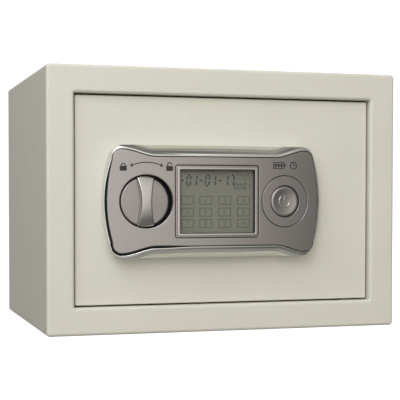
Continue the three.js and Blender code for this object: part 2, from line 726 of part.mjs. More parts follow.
function coverScrew(x, z) {
  const back = COVER.back;
  const profile = [[0, back - 11], [1.5, back - 11], [1.5, back], [3.6, back], [3.2, back + 1.4]];
  profile.push([1.8, back + 2], [0, back + 2]);
  const screw = turnedY(profile, x, z, 16);
  return cut(screw, box(x - 0.4, x + 0.4, back + 1.1, back + 3, z - 2.4, z + 2.4));
}

function panelScrew(x, z) {
  const profile = [[0, -129.5], [1.9, -129.5], [1.9, DOOR_BACK], [3.8, DOOR_BACK]];
  profile.push([3.4, DOOR_BACK + 1.6], [1.8, DOOR_BACK + 2.2], [0, DOOR_BACK + 2.2]);
  return turnedY(profile, x, z, 16);
}

function batteryTray() {
  const { x0, x1, z0, z1, front } = TRAY;
  const body = box(x0, x1, front, COVER.back + 1.2, z0, z1);
  const rim = box(x0 - 3, x1 + 3, COVER.back, COVER.back + 1.2, z0 - 3, z1 + 3);
  return cut(add(body, rim), box(x0 + 1.5, x1 - 1.5, front + 1.5, -60, z0 + 1.5, z1 - 1.5));
}

// Nickel strip with one cone spring per cell; `up` tells which way the cones point.
function contactStrip(plateZ, tipZ) {
  const low = Math.min(plateZ, plateZ + (tipZ < plateZ ? 0.8 : -0.8));
  let strip = box(TRAY.x0 + 1.5, TRAY.x1 - 1.5, CELL_Y - 6, CELL_Y + 6, low, low + 0.8);
  for (const x of CELL_XS) {
    const base = tipZ < plateZ ? plateZ + 0.2 : plateZ - 0.2;
    const profile = [[0, base], [4, base], [2, tipZ], [0, tipZ]];
    strip = add(strip, turnedZ(tipZ < plateZ ? profile.reverse() : profile, x, CELL_Y, 16));
  }
  return strip;
}

function batteryCell(x, nubUp) {
  const profile = [
    [0, CELL_LOW], [6.9, CELL_LOW], [CELL_RADIUS, CELL_LOW + 0.6], [CELL_RADIUS, CELL_HIGH - 2],
    [6.6, CELL_HIGH - 1.3], [2.75, CELL_HIGH - 1.3], [2.75, CELL_HIGH], [0, CELL_HIGH],
  ];
  const middle = (CELL_LOW + CELL_HIGH) / 2;
  const flipped = profile.map(([r, z]) => [r, 2 * middle - z]).reverse();
  return turnedZ(nubUp ? profile : flipped, x, CELL_Y);
}

function batteryCover() {
  const { x0, x1, z0, z1 } = TRAY;
  const y = COVER.back + 1.2;
  const lid = plate(roundedRect(x1 - x0 + 6, z1 - z0 + 6, 2, (x0 + x1) / 2, MID_Z), y, y + 2);
  const plug = box(x0 + 1.9, x1 - 1.9, y - 2.5, y + 1, z0 + 1.9, z1 - 1.9);
  const hollow = box(x0 + 3.2, x1 - 3.2, y - 3.5, y, z0 + 3.2, z1 - 3.2);
  const grip = box(x1 - 9, x1 - 4, y + 1.2, y + 3, MID_Z - 12, MID_Z + 12);
  return cut(add(lid, plug), hollow, grip);
}

// Round lead along a smooth path.
function lead(points, radius) {
  const path = new THREE.CatmullRomCurve3(points.map((point) => new THREE.Vector3(...point)));
  const shape = new THREE.Shape();
  shape.absarc(0, 0, radius, 0, Math.PI * 2);
  const options = { steps: 12, curveSegments: 4, bevelEnabled: false, extrudePath: path };
  return toSolid(new THREE.ExtrudeGeometry(shape, options));
}

function batteryLead() {
  const path = [[20, -124.5, 124], [20, -112, 124], [28, -104, 122], [41, -99, 120], [45, -95.4, 120]];
  return lead(path, 1.8);
}

function solenoidLead() {
  const path = [
    [15.5, -124.5, 121], [15, -112, 120], [4, -106, 108], [-14, -104, 92], [-33.5, -97, 86],
  ];
  return lead(path, 1.4);
}

// ---- assembly -----------------------------------------------------------------------------

const CREAM = [0xd3d0bd, 0.55, 0];
const CHROME = [0xd0d2d0, 0.15, 1];
const PEWTER = [0x97928e, 0.4, 0.7];
const STEEL = [0xb8b8b8, 0.35, 1];
const BLACK = [0x161616, 0.6, 0];
const object = new THREE.Group();

function place(name, solid, [color, roughness, metalness], opacity = 1) {
  const material = new THREE.MeshStandardMaterial({ color, roughness, metalness });
  material.opacity = opacity;
  material.transparent = opacity < 1;
  const mesh = new THREE.Mesh(toGeometry(solid), material);
  mesh.name = name;
  object.add(mesh);
}

function placeCabinet() {
  place('cabinet_shell', cabinetShell(), CREAM);
  place('back_panel', backPanel(), CREAM);
  place('floor_mat', floorMat(), [0x2e2f33, 0.95, 0]);
  place('upper_hinge_bush', hingeBush(LIP_HIGH, 1), [0xb08d4f, 0.4, 1]);
  place('lower_hinge_bush', hingeBush(LIP_LOW, -1), [0xb08d4f, 0.4, 1]);
  place('hinge_washer', hingeWasher(), STEEL);
}

function placeDoor() {
  place('door_panel', doorPanel(), CREAM);
  place('upper_hinge_block', hingeBlock(LIP_HIGH - DOOR_GAP - BLOCK_HEIGHT, LIP_HIGH - DOOR_GAP), CREAM);
  place('lower_hinge_block', hingeBlock(LIP_LOW + DOOR_GAP, LIP_LOW + DOOR_GAP + BLOCK_HEIGHT), CREAM);
  place('upper_hinge_pin', hingePin(202, LIP_HIGH + 4), STEEL);
  place('lower_hinge_pin', hingePin(LIP_LOW - 4, 48), STEEL);
}

function placePanel() {
  place('panel_base', panelBase(), CHROME);
  place('face_plate', facePlate(), PEWTER);
  place('display_bezel', displayBezel(), PEWTER);
  place('touch_glass', displaySlab(GLASS_FRONT, LCD_FRONT), [0xb9bcb0, 0.1, 0], 0.3);
  place('lcd_panel', displaySlab(LCD_FRONT, LIGHT_FRONT), [0x77776a, 0.3, 0]);
  place('backlight_unit', displaySlab(LIGHT_FRONT, BOARD_FRONT), [0xe8e8e0, 0.5, 0]);
  place('main_board', mainBoard(), [0x1e5b37, 0.5, 0]);
  place('knob_well', knobWell(), BLACK);
  place('button_ring', buttonRing(), PEWTER);
  place('wake_switch', wakeSwitch(), BLACK);
  place('wake_button', wakeButton(), PEWTER);
  PANEL_SCREWS.forEach(([x, z], i) => place(`panel_screw_${i + 1}`, panelScrew(x, z), STEEL));
}

function placeBoltWork() {
  place('knob', knob(), PEWTER);
  place('knob_spindle', knobSpindle(), STEEL);
  place('spindle_clip', spindleClip(), STEEL);
  place('drive_cam', driveCam(), STEEL);
  place('lock_chassis', lockChassis(), STEEL);
  place('bolt_carrier', boltCarrier(), STEEL);
  ['lower', 'upper'].forEach((level, i) => {
    place(`${level}_bolt`, slidingBolt(BOLT_HEIGHTS[i]), STEEL);
    place(`${level}_bolt_guide`, boltGuide(BOLT_HEIGHTS[i]), [0xe6e2d6, 0.6, 0]);
    place(`${level}_guide_pin`, guidePin(GUIDE_HEIGHTS[i]), STEEL);
  });
  place('solenoid_frame', solenoidFrame(), STEEL);
  place('solenoid_coil', solenoidCoil(), [0x7a3b1d, 0.6, 0]);
  place('solenoid_plunger', solenoidPlunger(), STEEL);
}

function placeBatteries() {
  place('inner_cover', innerCover(), CREAM);
  POSTS.forEach(([x, z], i) => {
    place(`cover_post_${i + 1}`, coverPost(x, z), STEEL);
    place(`cover_screw_${i + 1}`, coverScrew(x, z), STEEL);
  });
  place('battery_tray', batteryTray(), BLACK);
  place('upper_contact_strip', contactStrip(TRAY.z1 - 2.3, CELL_HIGH), STEEL);
  place('lower_contact_strip', contactStrip(TRAY.z0 + 2.3, CELL_LOW), STEEL);
  CELL_XS.forEach((x, i) => {
    place(`battery_cell_${i + 1}`, batteryCell(x, i % 2 === 0), [0x2b2b2e, 0.4, 0.2]);
  });
  place('battery_cover', batteryCover(), BLACK);
  place('battery_lead', batteryLead(), [0x9a2020, 0.6, 0]);
  place('solenoid_lead', solenoidLead(), [0x303034, 0.6, 0]);
}

placeCabinet();
placeDoor();
placePanel();
placeBoltWork();
placeBatteries();

export default object;
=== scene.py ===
"""In-room safe: finishes, fine shapes, studio floor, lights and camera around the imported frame."""
import json
import math

import bmesh
import bpy
from mathutils import Matrix, Vector, noise
from mathutils.geometry import tessellate_polygon


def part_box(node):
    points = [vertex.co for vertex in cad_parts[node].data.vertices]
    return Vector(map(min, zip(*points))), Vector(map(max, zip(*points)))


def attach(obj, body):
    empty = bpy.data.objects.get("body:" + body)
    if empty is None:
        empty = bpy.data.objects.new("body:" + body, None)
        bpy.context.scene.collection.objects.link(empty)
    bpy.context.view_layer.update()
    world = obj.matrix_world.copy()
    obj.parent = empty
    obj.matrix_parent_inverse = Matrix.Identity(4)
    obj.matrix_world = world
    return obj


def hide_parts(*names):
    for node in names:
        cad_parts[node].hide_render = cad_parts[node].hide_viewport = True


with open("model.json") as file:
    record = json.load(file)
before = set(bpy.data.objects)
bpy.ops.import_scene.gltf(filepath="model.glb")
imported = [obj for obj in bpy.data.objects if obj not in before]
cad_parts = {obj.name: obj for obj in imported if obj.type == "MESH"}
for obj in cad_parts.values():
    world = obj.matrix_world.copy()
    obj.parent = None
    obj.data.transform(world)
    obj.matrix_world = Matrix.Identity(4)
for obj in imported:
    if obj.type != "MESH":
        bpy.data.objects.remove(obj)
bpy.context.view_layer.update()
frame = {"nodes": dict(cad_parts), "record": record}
MM = 0.001

# Driving sizes in millimetres, the same as the frame's own.
SHEET = 2
FLANGE = 26
LIP_DEPTH = 22
EDGE_ROUND, CORNER_ROUND = 3, 3.5
ANCHOR_X, FLOOR_ANCHOR_Y, ANCHOR_RADIUS = 90, 20, 5
HINGE = (118.5, -110.5)
PIN_RADIUS, BUSH_RADIUS = 3, 4.5
PANEL_X, PANEL_Z = -15.5, 124
CROWN_RADIUS, CROWN_FRONT = 584, -141
SKIRT_BACK = -123
PANEL_SCREWS = [(-60, 161), (-60, 87), (72, 161), (72, 87)]
KNOB = (-83.8, PANEL_Z)
WELL_RADIUS, DISC_RADIUS = 25.3, 23.8
WELL_FLOOR = (-125.5, -123.5)
DISC_FRONT, DISC_BACK = -131.2, -127
BUTTON_X = 53.4
RING_RADIUS, BUTTON_RADIUS = 24.3, 14.9
GLASS_FRONT, LCD_FRONT = -136.6, -135.4
BOLT_Y, BOLT_RADIUS = -93, 9
BOLT_TIP_X, CARRIER_X = -146, -103


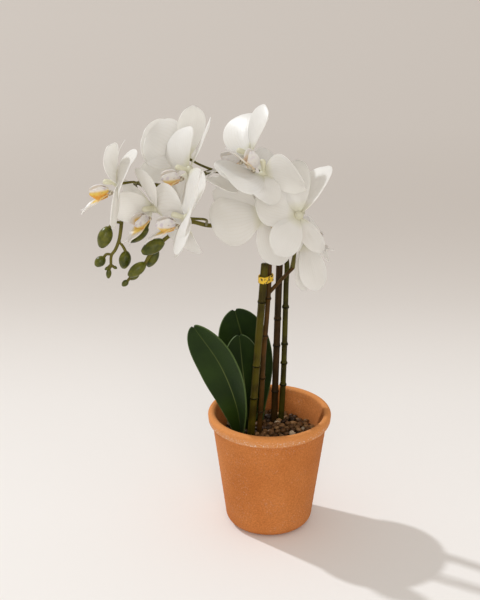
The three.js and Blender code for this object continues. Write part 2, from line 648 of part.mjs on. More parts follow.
= = = = = = =
* [What is needed]: Using the records above, gather all lines where the string "data" is present.

* [Solution to this problem]:
    points = [vertex.co for vertex in cad_parts[node].data.vertices]
    empty = bpy.data.objects.get("body:" + body)
        empty = bpy.data.objects.new("body:" + body, None)
before = set(bpy.data.objects)
imported = [obj for obj in bpy.data.objects if obj not in before]
    obj.data.transform(world)
        bpy.data.objects.remove(obj)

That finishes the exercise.